Structural and magnetic properties of mixed-metal (Bi2O2)(Fe1−xMxF4) Aurivillius oxyfluorides

Abstract

A series of mixed-metal Aurivillius oxyfluorides of the ideal formula [Bi₂O₂][Fe_1−xM_xF₄] was synthesized by hydrothermal synthesis with M = Mn, Co, and Ni. We first re-examined the Fe-only compound and deduced that despite the observation of inhomogeneous lattice parameters between batches, the iron valence remains constant around Fe^∼2.5+ in all samples measured using Mössbauer spectroscopy. The mixed valency charge compensation is mainly assigned to the formation of Bi vacancies. For the mixed Fe/M phases, the most common observation, using various diffraction techniques, of long-range ordering between tilted [(Fe,M)F₆] octahedra in the perovskite layers is reminiscent of the Fe, Co, and Ni parent members.
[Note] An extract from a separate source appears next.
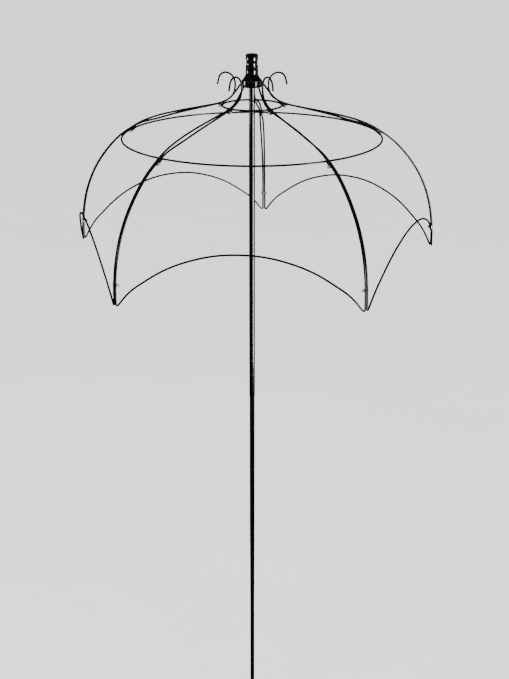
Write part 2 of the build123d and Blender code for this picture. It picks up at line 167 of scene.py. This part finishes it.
class Shape:
    """Vertices and faces of one piece, gathered island by island."""

    def __init__(self):
        self.verts = []
        self.faces = []

    def grid(self, rows, place=None):
        """Faces between closed rows of points; a row of one point ends the surface as a fan."""
        starts = []
        for row in rows:
            starts.append(len(self.verts))
            for point in row:
                point = Vector(point)
                self.verts.append(point if place is None else place @ point)
        for i in range(len(rows) - 1):
            self._strip(starts[i], len(rows[i]), starts[i + 1], len(rows[i + 1]))

    def _strip(self, a, na, b, nb):
        """Faces between the row of na points from index a and the row of nb from index b."""
        n = max(na, nb)
        for j in range(n):
            k = (j + 1) % n
            if na == 1:
                self.faces.append((a, b + j, b + k))
            elif nb == 1:
                self.faces.append((a + j, b, a + k))
            else:
                self.faces.append((a + j, b + j, b + k, a + k))

    def make(self, name, body, material, sharp=radians(34)):
        """One mesh object with shading that breaks only at sharp edges."""
        mesh = bpy.data.meshes.new(name)
        mesh.from_pydata([tuple(v) for v in self.verts], [], self.faces)
        bm = bmesh.new()
        bm.from_mesh(mesh)
        bmesh.ops.recalc_face_normals(bm, faces=bm.faces)
        for face in bm.faces:
            face.smooth = True
        for edge in bm.edges:
            if len(edge.link_faces) == 2:
                edge.smooth = edge.calc_face_angle() < sharp
        bm.to_mesh(mesh)
        bm.free()
        mesh.materials.append(material)
        piece = bpy.data.objects.new(name, mesh)
        bpy.context.scene.collection.objects.link(piece)
        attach(piece, body)
        return piece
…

This validates the possibility of well-defined anion-ordering, despite the mixing of cations with different ionic radii. A qualitative matching between the lattice evolution along the Fe/M solid solutions and our DFT relaxed ideal models supports this idea. Differences in the magnetic structures are observed between the single-metal and the mixed Fe/M compositions, while retaining ordered magnetic structures and escaping spin-glass behavior despite disordered Fe/M ions. In contrast to the non-collinear antiferromagnetic spin arrangements obtained in most of the parent cases, the majority of the mixed Fe/M compounds show a collinear structure with spins aligned along the c-axis, similar to the single-metal M = Mn²⁺ (L = 0) case in which spin–orbit coupling is absent. This suggests the predominant role of the spin contribution to the ordering of the magnetic moments as soon as both Fe and M intervene.